Exact repetition of every entry is required.

▶ _INPUT MATERIAL_:
★ ★ ★ ★
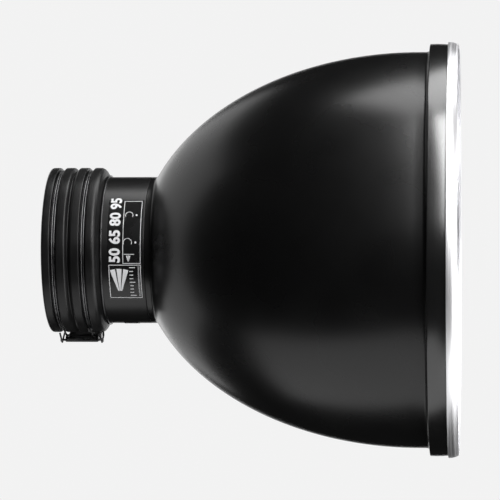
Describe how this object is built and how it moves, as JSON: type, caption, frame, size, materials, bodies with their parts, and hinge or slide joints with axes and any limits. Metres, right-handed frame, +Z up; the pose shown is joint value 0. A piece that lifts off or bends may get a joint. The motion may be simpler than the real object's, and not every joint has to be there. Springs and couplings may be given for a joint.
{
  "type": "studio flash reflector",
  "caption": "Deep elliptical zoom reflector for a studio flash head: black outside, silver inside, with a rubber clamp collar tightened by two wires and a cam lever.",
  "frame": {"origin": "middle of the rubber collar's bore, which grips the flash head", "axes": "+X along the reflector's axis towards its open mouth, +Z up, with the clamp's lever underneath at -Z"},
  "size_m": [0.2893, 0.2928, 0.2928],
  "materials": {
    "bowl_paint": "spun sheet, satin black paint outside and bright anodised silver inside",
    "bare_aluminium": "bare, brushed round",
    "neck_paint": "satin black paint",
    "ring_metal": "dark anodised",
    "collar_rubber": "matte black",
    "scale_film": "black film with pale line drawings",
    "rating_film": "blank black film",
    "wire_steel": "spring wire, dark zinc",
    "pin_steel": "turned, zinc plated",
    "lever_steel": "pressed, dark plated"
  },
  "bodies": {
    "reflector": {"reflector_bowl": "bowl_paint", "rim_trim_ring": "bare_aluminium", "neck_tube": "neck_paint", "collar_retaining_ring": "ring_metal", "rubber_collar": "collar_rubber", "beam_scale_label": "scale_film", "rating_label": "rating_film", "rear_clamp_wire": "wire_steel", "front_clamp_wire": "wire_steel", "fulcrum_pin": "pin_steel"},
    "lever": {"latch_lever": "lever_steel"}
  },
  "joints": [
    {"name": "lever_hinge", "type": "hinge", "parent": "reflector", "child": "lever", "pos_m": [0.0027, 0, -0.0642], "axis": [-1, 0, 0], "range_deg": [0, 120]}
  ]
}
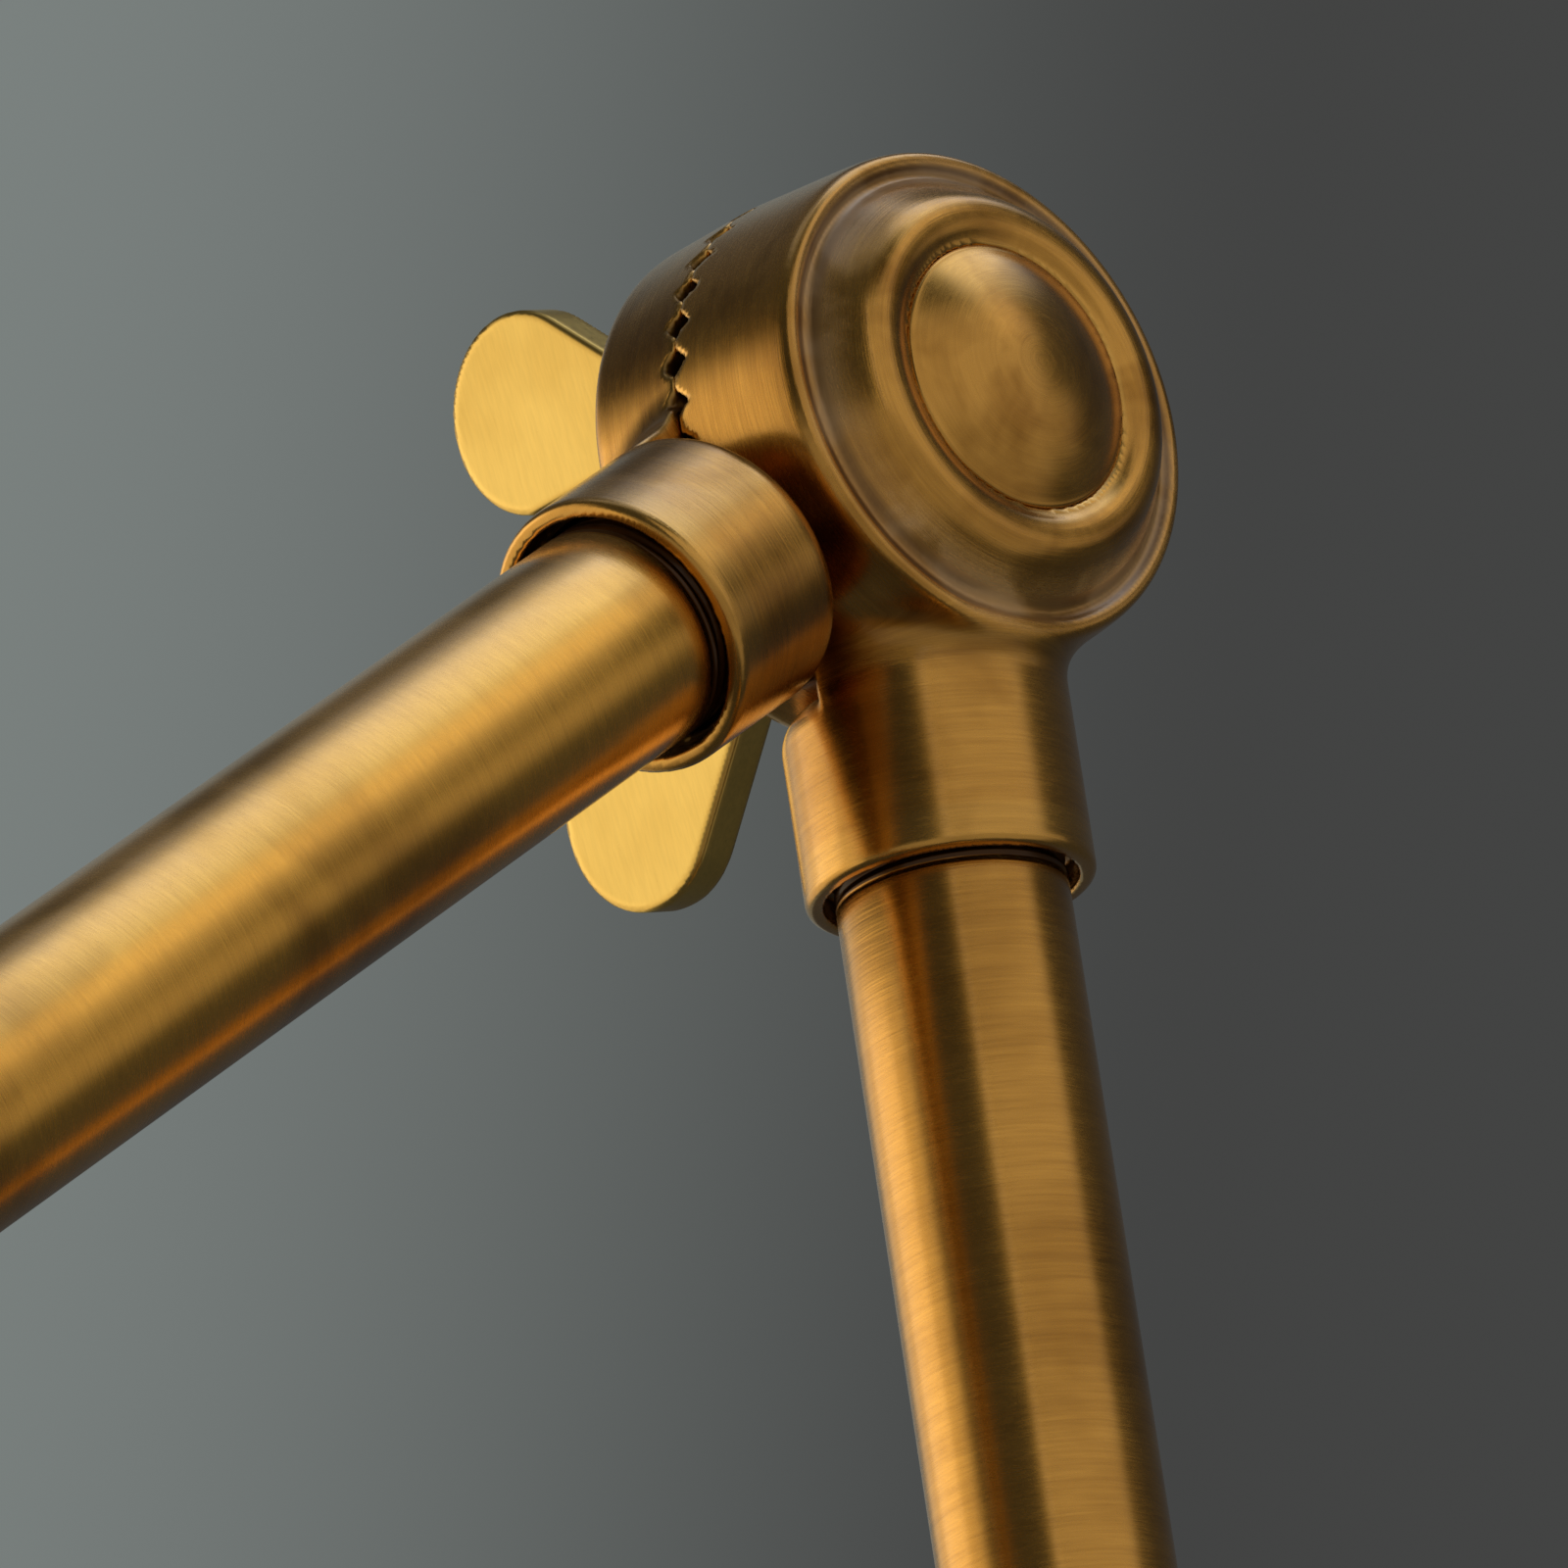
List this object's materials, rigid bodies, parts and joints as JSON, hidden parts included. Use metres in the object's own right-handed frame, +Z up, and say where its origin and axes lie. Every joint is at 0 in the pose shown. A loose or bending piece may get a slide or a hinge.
★ ★ ★ ★
▶ _TASK ANSWER_:
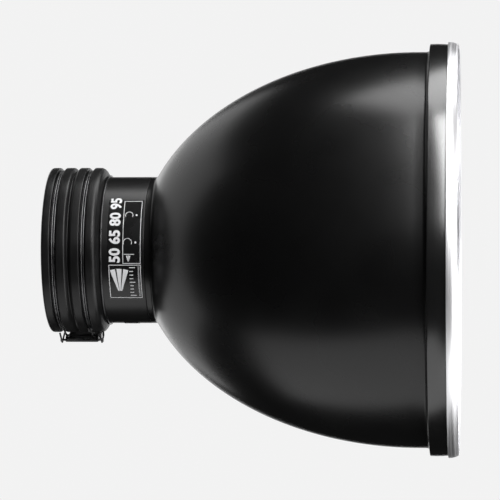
Describe how this object is built and how it moves, as JSON: type, caption, frame, size, materials, bodies with their parts, and hinge or slide joints with axes and any limits. Metres, right-handed frame, +Z up; the pose shown is joint value 0. A piece that lifts off or bends may get a joint. The motion may be simpler than the real object's, and not every joint has to be there. Springs and couplings may be given for a joint.
{
  "type": "studio flash reflector",
  "caption": "Deep elliptical zoom reflector for a studio flash head: black outside, silver inside, with a rubber clamp collar tightened by two wires and a cam lever.",
  "frame": {"origin": "middle of the rubber collar's bore, which grips the flash head", "axes": "+X along the reflector's axis towards its open mouth, +Z up, with the clamp's lever underneath at -Z"},
  "size_m": [0.2893, 0.2928, 0.2928],
  "materials": {
    "bowl_paint": "spun sheet, satin black paint outside and bright anodised silver inside",
    "bare_aluminium": "bare, brushed round",
    "neck_paint": "satin black paint",
    "ring_metal": "dark anodised",
    "collar_rubber": "matte black",
    "scale_film": "black film with pale line drawings",
    "rating_film": "blank black film",
    "wire_steel": "spring wire, dark zinc",
    "pin_steel": "turned, zinc plated",
    "lever_steel": "pressed, dark plated"
  },
  "bodies": {
    "reflector": {"reflector_bowl": "bowl_paint", "rim_trim_ring": "bare_aluminium", "neck_tube": "neck_paint", "collar_retaining_ring": "ring_metal", "rubber_collar": "collar_rubber", "beam_scale_label": "scale_film", "rating_label": "rating_film", "rear_clamp_wire": "wire_steel", "front_clamp_wire": "wire_steel", "fulcrum_pin": "pin_steel"},
    "lever": {"latch_lever": "lever_steel"}
  },
  "joints": [
    {"name": "lever_hinge", "type": "hinge", "parent": "reflector", "child": "lever", "pos_m": [0.0027, 0, -0.0642], "axis": [-1, 0, 0], "range_deg": [0, 120]}
  ]
}
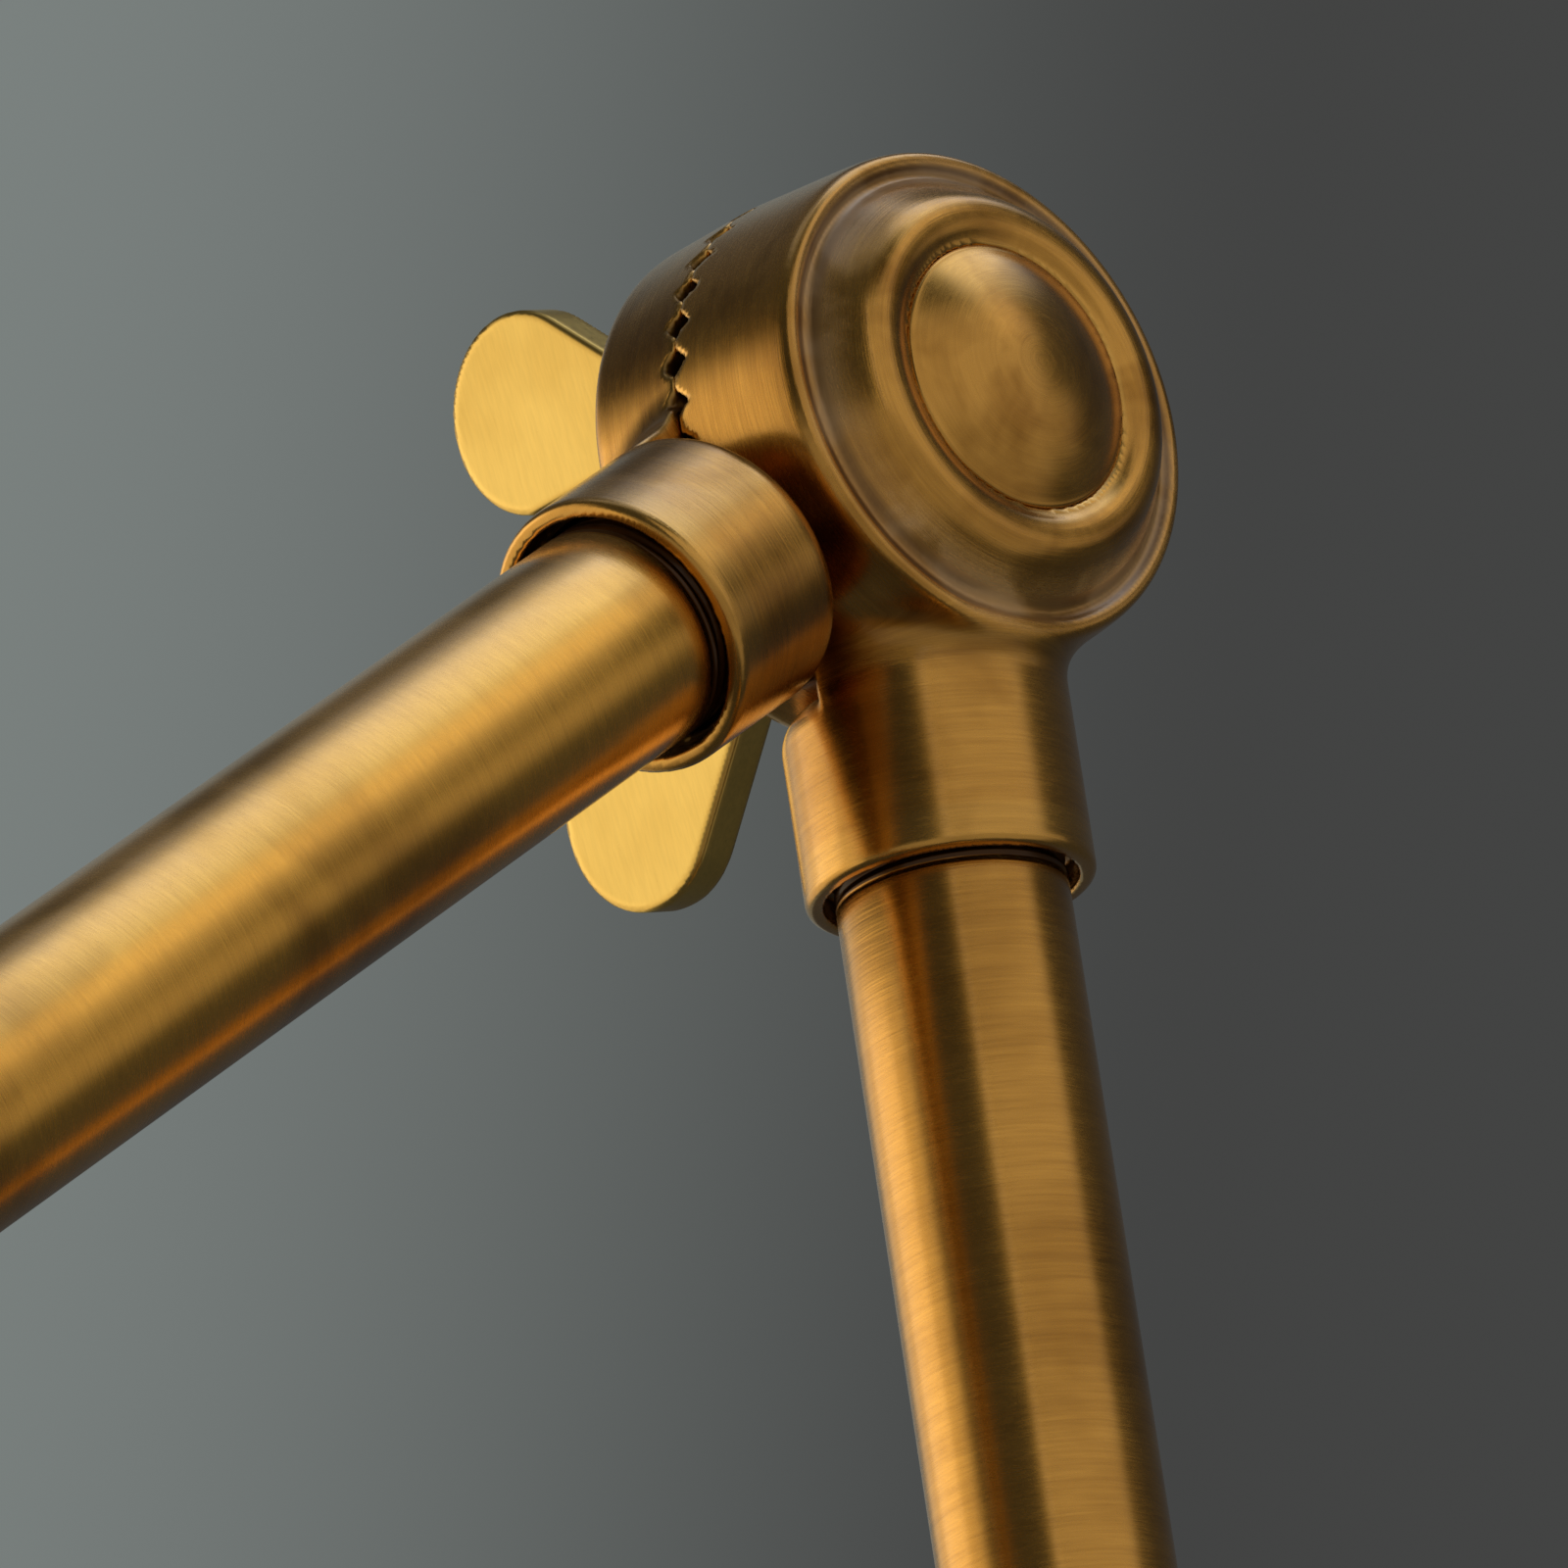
List this object's materials, rigid bodies, parts and joints as JSON, hidden parts included. Use metres in the object's own right-handed frame, +Z up, and say where its origin and axes lie. Every joint is at 0 in the pose shown. A loose or bending piece may get a slide or a hinge.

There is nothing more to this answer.